Take the data below and repeat it exactly.

** start Given material **

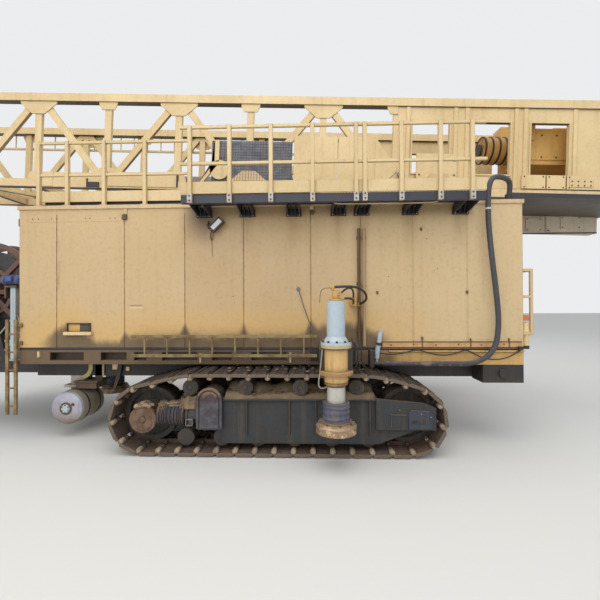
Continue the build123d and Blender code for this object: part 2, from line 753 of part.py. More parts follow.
def rotary_head():
    """Carriage with guide shoes on the front chords, gearbox and drive motor."""
    middle = head_start
    half = head_length / 2
    inner = mast_half_width - chord
    pieces = [block(middle - half, middle + half, -380.0, 380.0, rod_axis_height - 330, rod_axis_height + 330)]
    for side in (-1, 1):
        for x in (middle - half, middle + half - 260):
            pieces.append(block(x, x + 260, side * 370, side * (inner - fit_gap), mast_above - chord - 40,
                                mast_above + 30))
            pieces.append(block(x, x + 260, side * 300, side * 430, rod_axis_height + 100, mast_above + 30))
    pieces.append(drum(middle - half - 520, 0, rod_axis_height + 60, 240.0, 530.0, "X"))
    gearbox = joined(pieces)
    return gearbox - drum(middle + half - 120, 0, rod_axis_height, spindle_radius + fit_gap, 200.0, "X")


def drill_spindle():
    """Spindle nose under the rotary head, with the coupling that a drill rod screws on to."""
    nose = head_start + head_length / 2
    shaft = drum(nose - 110, 0, rod_axis_height, spindle_radius, 260.0, "X")
    coupling = drum(nose + 60, 0, rod_axis_height, 150.0, 170.0, "X")
    pin = drum(nose + 230, 0, rod_axis_height, 72.0, 110.0, "X")
    return joined([shaft, coupling, pin])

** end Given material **

Exercise response >>
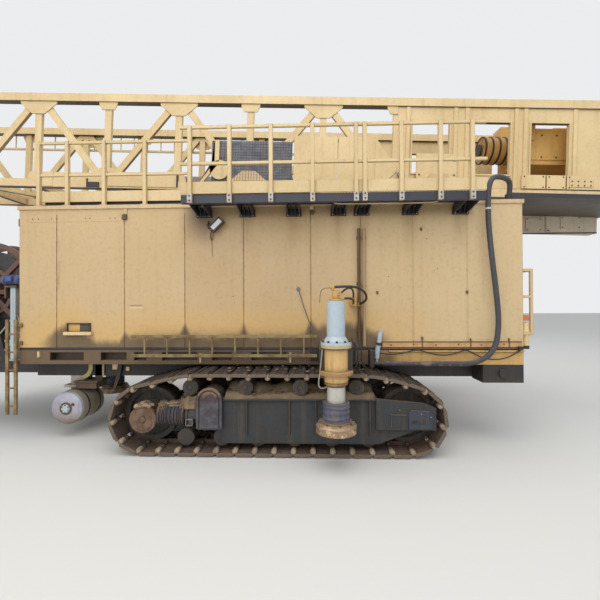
Continue the build123d and Blender code for this object: part 2, from line 753 of part.py. More parts follow.
def rotary_head():
    """Carriage with guide shoes on the front chords, gearbox and drive motor."""
    middle = head_start
    half = head_length / 2
    inner = mast_half_width - chord
    pieces = [block(middle - half, middle + half, -380.0, 380.0, rod_axis_height - 330, rod_axis_height + 330)]
    for side in (-1, 1):
        for x in (middle - half, middle + half - 260):
            pieces.append(block(x, x + 260, side * 370, side * (inner - fit_gap), mast_above - chord - 40,
                                mast_above + 30))
            pieces.append(block(x, x + 260, side * 300, side * 430, rod_axis_height + 100, mast_above + 30))
    pieces.append(drum(middle - half - 520, 0, rod_axis_height + 60, 240.0, 530.0, "X"))
    gearbox = joined(pieces)
    return gearbox - drum(middle + half - 120, 0, rod_axis_height, spindle_radius + fit_gap, 200.0, "X")


def drill_spindle():
    """Spindle nose under the rotary head, with the coupling that a drill rod screws on to."""
    nose = head_start + head_length / 2
    shaft = drum(nose - 110, 0, rod_axis_height, spindle_radius, 260.0, "X")
    coupling = drum(nose + 60, 0, rod_axis_height, 150.0, 170.0, "X")
    pin = drum(nose + 230, 0, rod_axis_height, 72.0, 110.0, "X")
    return joined([shaft, coupling, pin])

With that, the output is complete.